Allow me to demonstrate with an example. Imagine we give you a fair coin. If you flip it once, you’ll have a 50/50 chance of it landing heads or tails. If you flip it twice, you might get either. While you could go on a streak and flip heads three times in a row, turns out the more you do it, 100s of times, 1000s of times, the closer you will get to a perfect 50/50 ratio. You and your thumb are agents of chaos.
If we give your friend the coin and they also flip the coin a “large” number of times, they will also get 50% heads. If we subtract these two averages from each other, we will see a 0% change. It’s the same coin so it makes sense, no change. The more times each of you flips the coin, the more certain it becomes that you’ll see this phenomenon occur.
Now imagine we actually put a tiny piece of gum on your friend’s coin.
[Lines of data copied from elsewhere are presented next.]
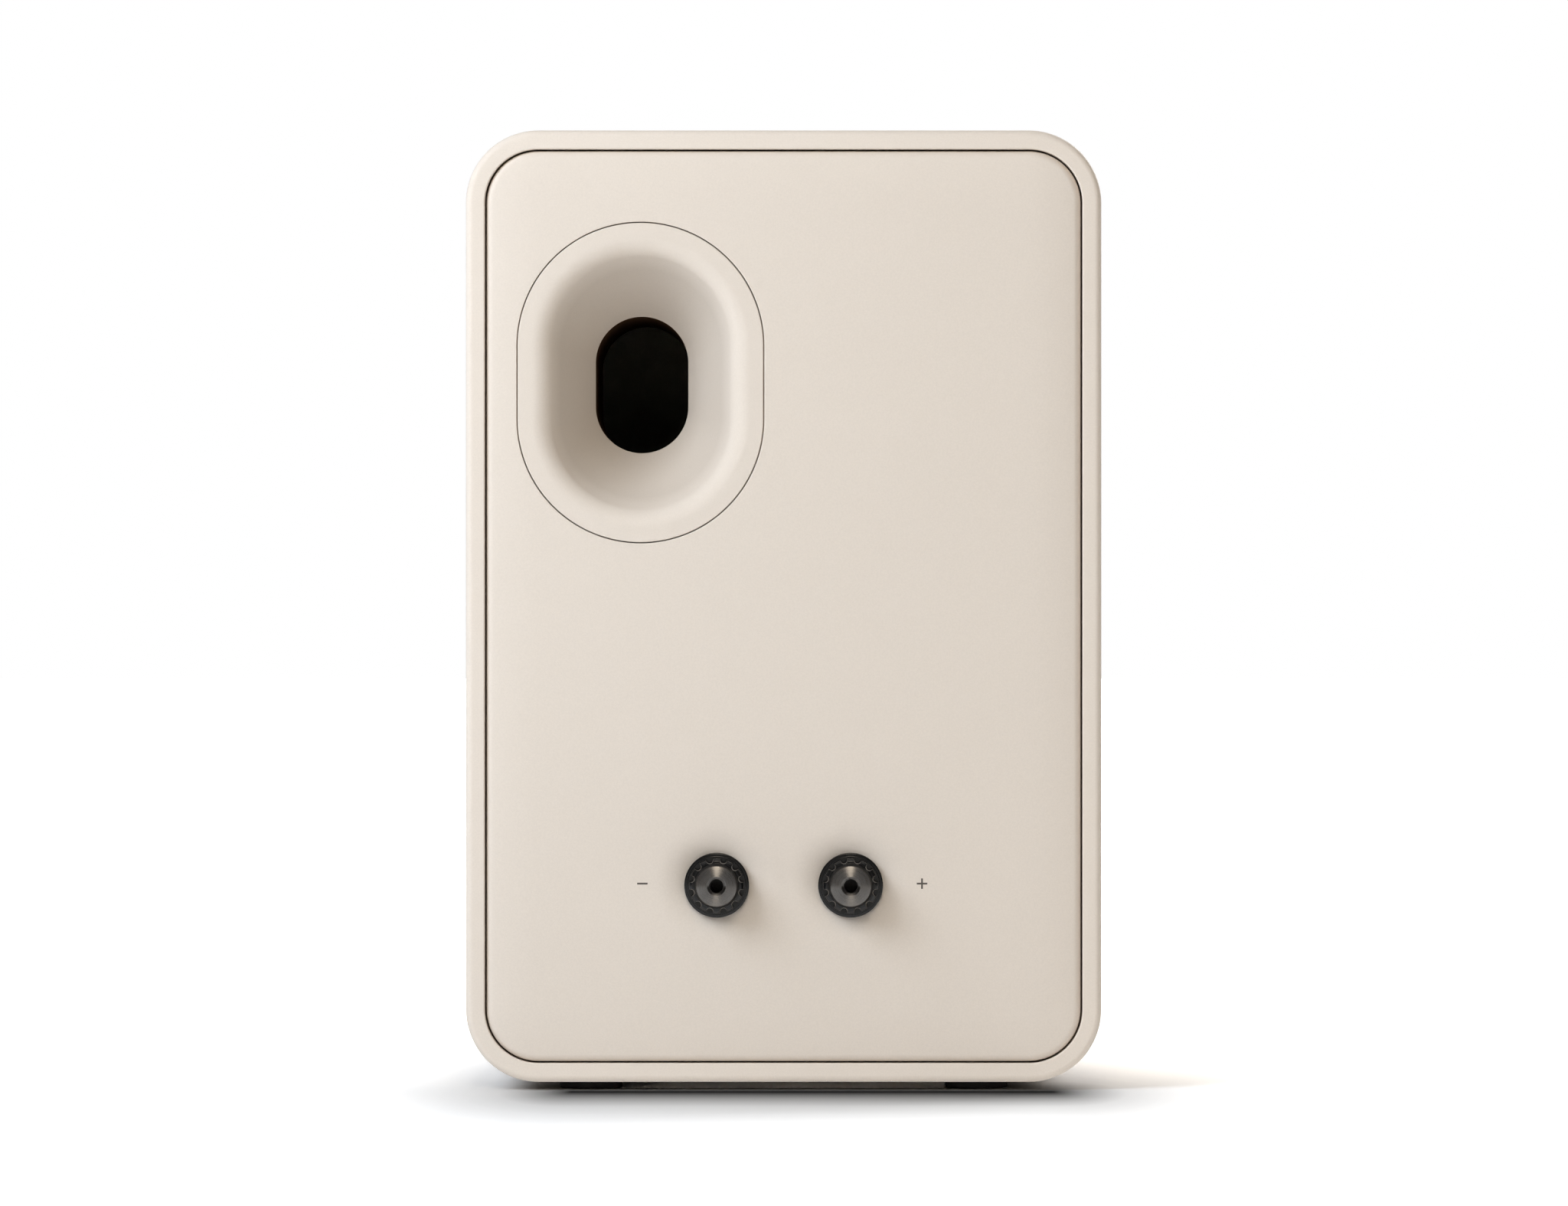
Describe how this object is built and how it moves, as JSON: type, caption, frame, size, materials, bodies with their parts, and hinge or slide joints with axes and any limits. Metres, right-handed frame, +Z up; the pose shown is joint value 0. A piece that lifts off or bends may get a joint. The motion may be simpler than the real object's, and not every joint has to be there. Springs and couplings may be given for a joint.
{
  "type": "bookshelf loudspeaker",
  "caption": "Bookshelf loudspeaker with a domed front baffle, a coaxial driver, an inset rear panel with a flared slot port, and screw terminals that take plugs or bare wire.",
  "frame": {"origin": "on the floor under the middle of the speaker's bounding box, feet and terminals included", "axes": "-Y is the listening side, +Y the rear with the terminals, +Z up, +X to the right seen from the front"},
  "size_m": [0.2, 0.2782, 0.302],
  "materials": {
    "cream_lacquer": "satin lacquer over fibreboard",
    "cream_moulding": "satin painted moulding",
    "black_plastic": "matte",
    "foam_rubber": "closed-cell foam",
    "acoustic_foam": "open-cell foam",
    "black_rubber": "matte rubber",
    "plain_brass": "turned brass",
    "zinc_steel": "zinc plated",
    "cast_frame": "cast and shot-blasted",
    "trim_metal": "spun satin metal",
    "black_steel": "blackened steel",
    "cone_alloy": "satin alloy",
    "former_film": "amber film",
    "copper_wire": "enamelled copper wire",
    "surround_rubber": "matte rubber",
    "treated_cloth": "resin-treated cloth",
    "motor_steel": "zinc-plated mild steel",
    "ferrite": "sintered ferrite",
    "plated_magnet": "nickel plated",
    "circuit_board": "solder-masked board",
    "white_nylon": "natural nylon",
    "phenolic_strip": "phenolic laminate",
    "film_can": "wrapped film can",
    "resistor_body": "cement body",
    "lead_red": "flexible insulation",
    "lead_grey": "flexible insulation",
    "plywood": "bare plywood",
    "black_nylon": "moulded nylon",
    "gunmetal": "turned and dark plated",
    "post_plate": "dark plated brass",
    "clamp_moulding": "smooth black moulding"
  },
  "bodies": {
    "cabinet": {"cabinet_shell": "cream_lacquer", "front_baffle": "cream_moulding", "rear_panel": "cream_lacquer", "rear_panel_seal": "foam_rubber", "port_bell": "cream_moulding", "port_tube": "black_plastic", "port_inner_flare": "black_plastic", "brace_vertical": "plywood", "brace_horizontal": "plywood", "brace_pads": "foam_rubber", "motor_pad": "foam_rubber", "damping_foam": "acoustic_foam", "rubber_feet": "black_rubber", "stand_inserts": "plain_brass", "driver_frame": "cast_frame", "driver_gasket": "foam_rubber", "driver_bolts": "black_steel", "driver_trim_ring": "trim_metal", "woofer_surround": "surround_rubber", "woofer_spider": "treated_cloth", "woofer_front_plate": "motor_steel", "woofer_magnet": "ferrite", "woofer_yoke": "motor_steel", "tweeter_waveguide": "black_plastic", "tweeter_surround": "surround_rubber", "tweeter_pole_plate": "motor_steel", "tweeter_magnet": "plated_magnet", "tweeter_yoke": "motor_steel", "tweeter_duct": "black_plastic", "absorber_disc": "black_plastic", "absorber_cover": "black_plastic", "absorber_screws": "zinc_steel", "driver_tag_strip": "phenolic_strip", "bass_board": "circuit_board", "treble_board": "circuit_board", "board_standoffs": "white_nylon", "board_screws": "zinc_steel", "bass_coils": "copper_wire", "treble_coil": "copper_wire", "film_capacitors": "film_can", "power_resistors": "resistor_body", "input_leads": "lead_red", "woofer_leads": "lead_red", "tweeter_leads": "lead_grey", "post_bushes": "black_nylon", "minus_post": "post_plate", "plus_post": "post_plate", "post_lock_nuts": "zinc_steel", "post_tags": "plain_brass"},
    "woofer_moving": {"woofer_cone": "cone_alloy", "voice_coil_former": "former_film", "voice_coil": "copper_wire"},
    "tweeter_moving": {"tweeter_dome": "cone_alloy", "tweeter_coil": "copper_wire"},
    "minus_clamp": {"minus_clamp_ring": "clamp_moulding"},
    "plus_clamp": {"plus_clamp_ring": "clamp_moulding"},
    "minus_nut_turned": {"minus_nut": "gunmetal"},
    "plus_nut_turned": {"plus_nut": "gunmetal"}
  },
  "joints": [
    {"name": "woofer_excursion", "type": "slide", "parent": "cabinet", "child": "woofer_moving", "axis": [0, 1, 0], "range_m": [-0.004, 0.004], "stiffness_N_per_m": 1500, "deforming": ["woofer_surround", "woofer_spider"]},
    {"name": "tweeter_excursion", "type": "slide", "parent": "cabinet", "child": "tweeter_moving", "axis": [0, 1, 0], "range_m": [-0.0004, 0.0004], "stiffness_N_per_m": 600, "deforming": ["tweeter_surround"]},
    {"name": "minus_nut_turn", "type": "hinge", "parent": "minus_clamp", "child": "minus_nut_turned", "pos_m": [0.02105, 0.12565, 0.0646], "axis": [0, 1, 0], "range_deg": [0, 1800]},
    {"name": "minus_clamp_travel", "type": "slide", "parent": "cabinet", "child": "minus_clamp", "axis": [0, 1, 0], "range_m": [0, 0.00625]},
    {"name": "plus_nut_turn", "type": "hinge", "parent": "plus_clamp", "child": "plus_nut_turned", "pos_m": [-0.02105, 0.12565, 0.0646], "axis": [0, 1, 0], "range_deg": [0, 1800]},
    {"name": "plus_clamp_travel", "type": "slide", "parent": "cabinet", "child": "plus_clamp", "axis": [0, 1, 0], "range_m": [0, 0.00625]}
  ],
  "couplings": [
    {"joint": "minus_nut_turn", "follows": "minus_clamp_travel", "rad_per_m": 5026.5},
    {"joint": "plus_nut_turn", "follows": "plus_clamp_travel", "rad_per_m": 5026.5}
  ]
}
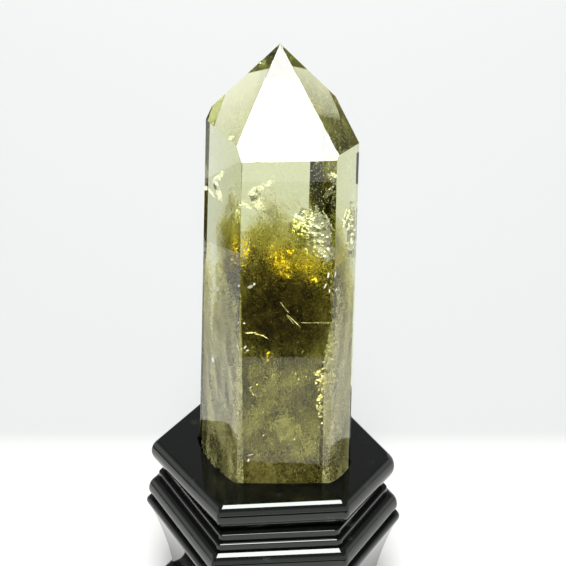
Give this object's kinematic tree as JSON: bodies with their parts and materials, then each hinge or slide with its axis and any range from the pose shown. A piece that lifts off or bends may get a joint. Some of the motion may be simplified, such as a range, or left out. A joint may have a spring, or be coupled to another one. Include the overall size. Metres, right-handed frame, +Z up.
{
  "type": "quartz crystal point on a stand",
  "caption": "Clear hexagonal quartz point with a smoky golden cloud inside, standing upright in a stepped stand of black lacquered wood.",
  "frame": {"origin": "middle of the object's footprint, on the surface that the stand rests on", "axes": "+Z up along the crystal, -Y towards the front, +X to the right as seen from the front"},
  "size_m": [0.0912, 0.0846, 0.2134],
  "materials": {
    "crystal": "clear polished quartz with a smoky golden cloud",
    "lacquered_wood": "black high-gloss lacquer"
  },
  "bodies": {
    "root": {"crystal_point": "crystal", "stand_seat_board": "lacquered_wood", "stand_waist": "lacquered_wood", "stand_shoulder": "lacquered_wood", "stand_apron": "lacquered_wood", "stand_plinth": "lacquered_wood"}
  },
  "joints": []
}
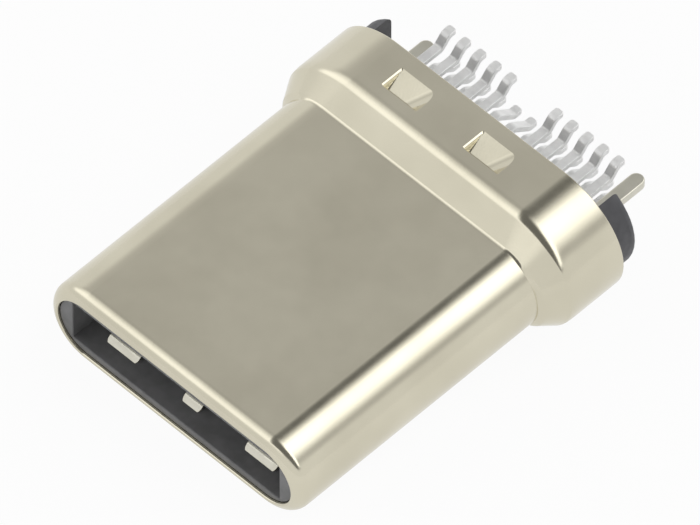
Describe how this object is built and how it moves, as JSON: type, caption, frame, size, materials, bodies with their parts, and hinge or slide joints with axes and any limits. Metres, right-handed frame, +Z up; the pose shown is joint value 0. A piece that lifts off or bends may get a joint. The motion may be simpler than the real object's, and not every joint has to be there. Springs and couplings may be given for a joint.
{
  "type": "usb-c connector",
  "caption": "Reversible data and power plug for the edge of a circuit board: oval drawn steel nose, stepped collar, black insulators, sprung contacts and flared solder tails.",
  "frame": {"origin": "centre of the mating face, the front plane of the mouth", "axes": "+X along the mouth's width, +Y back towards the solder tails, +Z up; the plug enters its receptacle along -Y"},
  "size_m": [0.0092, 0.0122, 0.0036],
  "materials": {
    "shell_steel": "warm satin nickel plating on drawn steel",
    "spring_steel": "satin nickel-plated spring steel",
    "contact_metal": "tinned copper alloy strip",
    "black_plastic": "moulded black insulator",
    "grey_plastic": "moulded dark grey insulator",
    "amber_film": "amber insulating film"
  },
  "bodies": {
    "root": {"outer_shell": "shell_steel", "front_insulator": "black_plastic", "rear_insulator": "grey_plastic", "latch_plate": "spring_steel", "upper_spring": "spring_steel", "lower_spring": "spring_steel", "upper_film": "amber_film", "lower_film": "amber_film", "upper_carrier": "black_plastic", "lower_carrier": "black_plastic", "upper_contact_1": "contact_metal", "upper_contact_2": "contact_metal", "upper_contact_3": "contact_metal", "upper_contact_4": "contact_metal", "upper_contact_5": "contact_metal", "upper_contact_8": "contact_metal", "upper_contact_9": "contact_metal", "upper_contact_10": "contact_metal", "upper_contact_11": "contact_metal", "upper_contact_12": "contact_metal", "lower_contact_1": "contact_metal", "lower_contact_2": "contact_metal", "lower_contact_3": "contact_metal", "lower_contact_4": "contact_metal", "lower_contact_5": "contact_metal", "lower_contact_6": "contact_metal", "lower_contact_7": "contact_metal", "lower_contact_8": "contact_metal", "lower_contact_9": "contact_metal", "lower_contact_10": "contact_metal", "lower_contact_11": "contact_metal", "lower_contact_12": "contact_metal"}
  },
  "joints": []
}
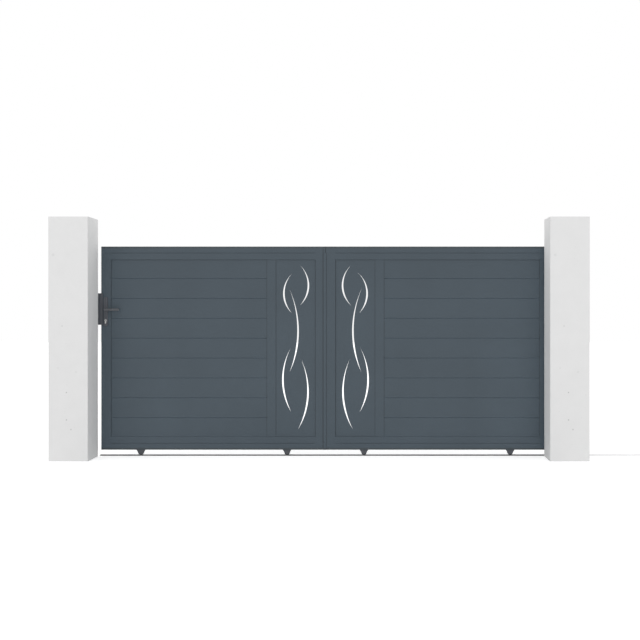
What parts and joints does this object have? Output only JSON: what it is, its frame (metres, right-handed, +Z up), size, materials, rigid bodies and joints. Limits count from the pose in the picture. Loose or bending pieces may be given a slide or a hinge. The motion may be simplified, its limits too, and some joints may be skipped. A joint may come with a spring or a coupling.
{
  "type": "sliding driveway gate",
  "caption": "Sliding driveway gate between two concrete pillars: a powder-coated aluminium leaf with boarded fields and crescent-cut sheets, on flanged wheels and a ground rail.",
  "frame": {"origin": "on the underside of the ground rail's base, on the passage's centre line and in the leaf's middle plane", "axes": "+X along the gate, the way the leaf opens, to the right as seen from the street; +Y away from the street; +Z up"},
  "size_m": [6.978, 0.4123, 1.855],
  "materials": {
    "concrete": "matte",
    "leaf_coat": "satin",
    "fitting_coat": "satin",
    "rail_steel": "matte",
    "wheel_steel": "satin",
    "pin_steel": "satin",
    "cap_plastic": "matte",
    "buffer_rubber": "matte",
    "roller_nylon": "matte",
    "lever_metal": "satin",
    "cylinder_chrome": "satin"
  },
  "bodies": {
    "posts": {"left_pillar": "concrete", "right_pillar": "concrete", "rail_bases": "rail_steel", "rail_bars": "rail_steel", "end_stop": "rail_steel", "stop_buffer": "buffer_rubber", "lock_keeper": "fitting_coat", "guide_bracket": "fitting_coat", "guide_rollers": "roller_nylon", "guide_pins": "pin_steel"},
    "leaf": {"left_outer_stile": "leaf_coat", "left_centre_stile": "leaf_coat", "left_top_tube": "leaf_coat", "left_top_channel": "leaf_coat", "left_bottom_tube": "leaf_coat", "left_bottom_channel": "leaf_coat", "left_muntin": "leaf_coat", "left_cut_sheet": "leaf_coat", "left_boards": "leaf_coat", "right_outer_stile": "leaf_coat", "right_centre_stile": "leaf_coat", "right_top_tube": "leaf_coat", "right_top_channel": "leaf_coat", "right_bottom_tube": "leaf_coat", "right_bottom_channel": "leaf_coat", "right_muntin": "leaf_coat", "right_cut_sheet": "leaf_coat", "right_boards": "leaf_coat", "sheet_beads": "leaf_coat", "infill_seals": "buffer_rubber", "joint_seals": "buffer_rubber", "guide_tail": "leaf_coat", "stile_caps": "cap_plastic", "tail_caps": "cap_plastic", "joint_covers": "leaf_coat", "carrier_cheeks": "fitting_coat", "carrier_plates": "fitting_coat", "escutcheons": "fitting_coat", "lock_cylinder": "cylinder_chrome"},
    "lever": {"lever_front": "lever_metal", "lever_back": "lever_metal", "lever_spindle": "pin_steel"},
    "wheel_1": {"wheel_1": "wheel_steel", "wheel_1_flanges": "wheel_steel"},
    "wheel_2": {"wheel_2": "wheel_steel", "wheel_2_flanges": "wheel_steel"},
    "wheel_3": {"wheel_3": "wheel_steel", "wheel_3_flanges": "wheel_steel"},
    "wheel_4": {"wheel_4": "wheel_steel", "wheel_4_flanges": "wheel_steel"}
  },
  "joints": [
    {"name": "leaf_slide", "type": "slide", "parent": "posts", "child": "leaf", "axis": [1, 0, 0], "range_m": [0, 3.3]},
    {"name": "lever_turn", "type": "hinge", "parent": "leaf", "child": "lever", "pos_m": [-1.697, 0, 1.15], "axis": [0, 1, 0], "range_deg": [0, 40], "stiffness_Nm_per_rad": 1.5, "springref_deg": -34.38},
    {"name": "wheel_1_roll", "type": "hinge", "parent": "leaf", "child": "wheel_1", "pos_m": [-1.424, 0, 0.0268], "axis": [0, 1, 0], "continuous": true},
    {"name": "wheel_2_roll", "type": "hinge", "parent": "leaf", "child": "wheel_2", "pos_m": [-0.271, 0, 0.0268], "axis": [0, 1, 0], "continuous": true},
    {"name": "wheel_3_roll", "type": "hinge", "parent": "leaf", "child": "wheel_3", "pos_m": [0.335, 0, 0.0268], "axis": [0, 1, 0], "continuous": true},
    {"name": "wheel_4_roll", "type": "hinge", "parent": "leaf", "child": "wheel_4", "pos_m": [1.488, 0, 0.0268], "axis": [0, 1, 0], "continuous": true}
  ],
  "couplings": [
    {"joint": "wheel_1_roll", "follows": "leaf_slide", "rad_per_m": 54.054},
    {"joint": "wheel_2_roll", "follows": "leaf_slide", "rad_per_m": 54.054},
    {"joint": "wheel_3_roll", "follows": "leaf_slide", "rad_per_m": 54.054},
    {"joint": "wheel_4_roll", "follows": "leaf_slide", "rad_per_m": 54.054}
  ]
}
After 1000s of flips your coin would still be 50/50 while your friend’s coin with a piece of gum on it will skew in the direction that the piece of gum promotes it landing on. Let’s say the piece of gum causes the coin to land on that side 70% of the time.
70% average on heads for gum coin minus 50% average for regular coins on heads. That’s a 20% difference for heads. Go heads! Obviously in this case, we don’t have an incentive to cheer for heads or tails. But if heads represented the % of users who purchase in our business we’d be on our feet clapping.
A coin only has 1 variable with 2 values: heads or tails. Your product is just a bunch of many sided coins. By randomly picking a bunch of people in A and B and releasing a new experience at the same time, you’re observing them flip a bunch of coins (current UX) vs gum coins (new UX change).
Due to the nature of randomness, with a large enough sample, a bunch of variables cancel out:
- If 1 person was from Japan in A, 1 person would be from Japan in B.
- If 1 person went on a vacation in bucket A, another person went on vacation in bucket B.
- If 1 person has an axe to grind with his VP forcing him to use your app in A, another person will have an axe to grind with his VP for using the app in B.
That means if you release your change to a perfectly random set of people at the same time and there’s enough of them, all the variables about them will cancel out. The only variable that will remain will be the change you made. That will be the only reason you would see a difference.
If like the piece of gum, it causes a shift, that will show up. If it’s an incredibly big piece of gum, the difference will show up very quickly. If it’s a tiny piece of gum, the lack of different will take many, many, flips before being recognized. (Flips are like user sessions in this case.) It’s very hard to predict the “size” of the gum beforehand since unlike the real gum, the impact your change might have is multidimensional. Hence the point of the A/B test.
Why is this exciting? If you are a designer, engineer, product manager, you can iterate directly on your skillset. You are getting feedback that you are absolutely certain had to do with your change. Was it good or bad? How good or bad was it? Why was it good or bad? You get to PROVABLY see.
If you are a manager or a director, by developing a comprehensive system about tracking these changes, you can start building a track record of ROI along with gaining a deeper understanding of your customer base. You can develop an institutional memory about what has worked and hasn’t worked to tap into the compounding effects of the red universe.